I thought I would feel more relieved when I finished them until the dean told me I should take the NCLEX asap. I decided to partially take her advice and test 3 weeks from last Friday instead of a month after.
I'm really scared. I've found that I don't have confidence in my abilities anymore. I never had a problem with test anxiety until I got to the HESI. That was my first real failure that mattered. I think people implying that my group, the project cuidar students, had testing difficulties also made me believe it as well. If not that, I know it made me think I don't have test anxiety; I just don't try so hard it makes me pop, and that results in mediocre-fairly good grades. This was all so until the HESI which is very comparable to the NCLEX. I am so borderline that it's sick.
I made myself crazy studying for the HESI retake.
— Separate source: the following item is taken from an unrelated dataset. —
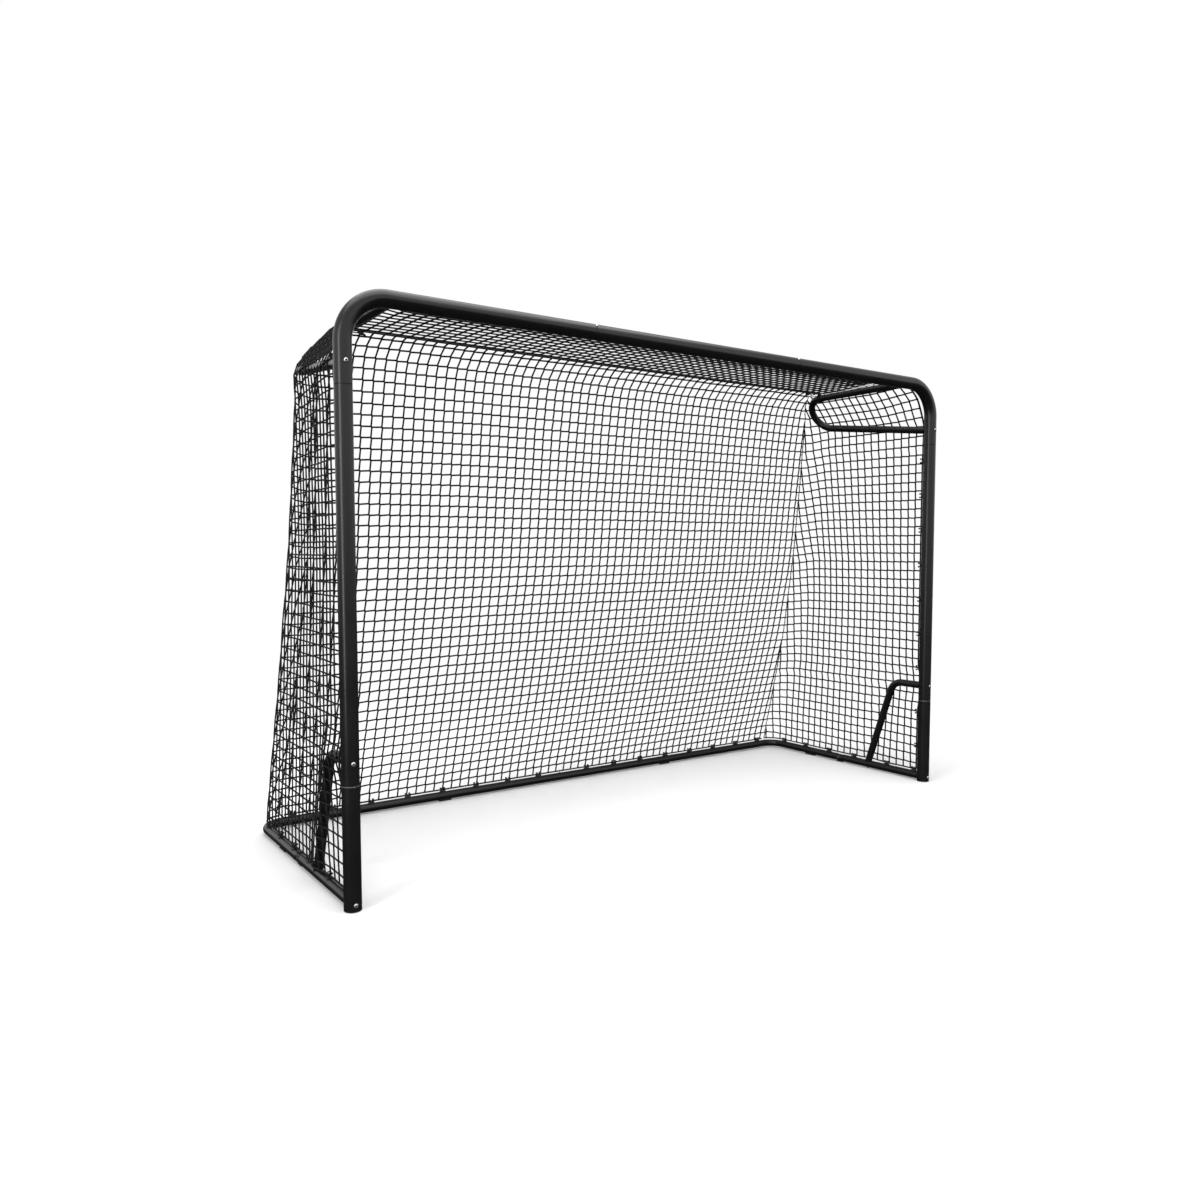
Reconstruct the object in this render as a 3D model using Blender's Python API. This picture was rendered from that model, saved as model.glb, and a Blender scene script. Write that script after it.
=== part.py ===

It worked against me tremendously to the point where I believe I may have passed if I wasn't so anxious. I peed 3 times during the test and only had less than 20oz of fluid to drink. I don't want to make myself crazy getting ready for this test, but I also don't want to take it too lightly. I don't know if the study plan I prescribed for myself is sufficient, but I don't want to ask my dad cause he's always 3 steps ahead of me. I told him I graduated and he sent me 10 texts in 10 minutes, none of which said congratulations. He was asking when I will test, if I applied for this job, did I get any calls... etc. 5 days have gone by, and I still haven't applied for a job. I'm afraid I won't have time to study if I get hired somewhere, but it is unusual to not work when you're a GN. That's the best part about being a GN. Ahh and ughh this is scary. I just had to get that out. See you in 2ish weeks? :-/
The dean told me to be affirmative and believe in my success. She said I know it, but it's just hard cause I know so much. I'm trying to believe in myself the way she does.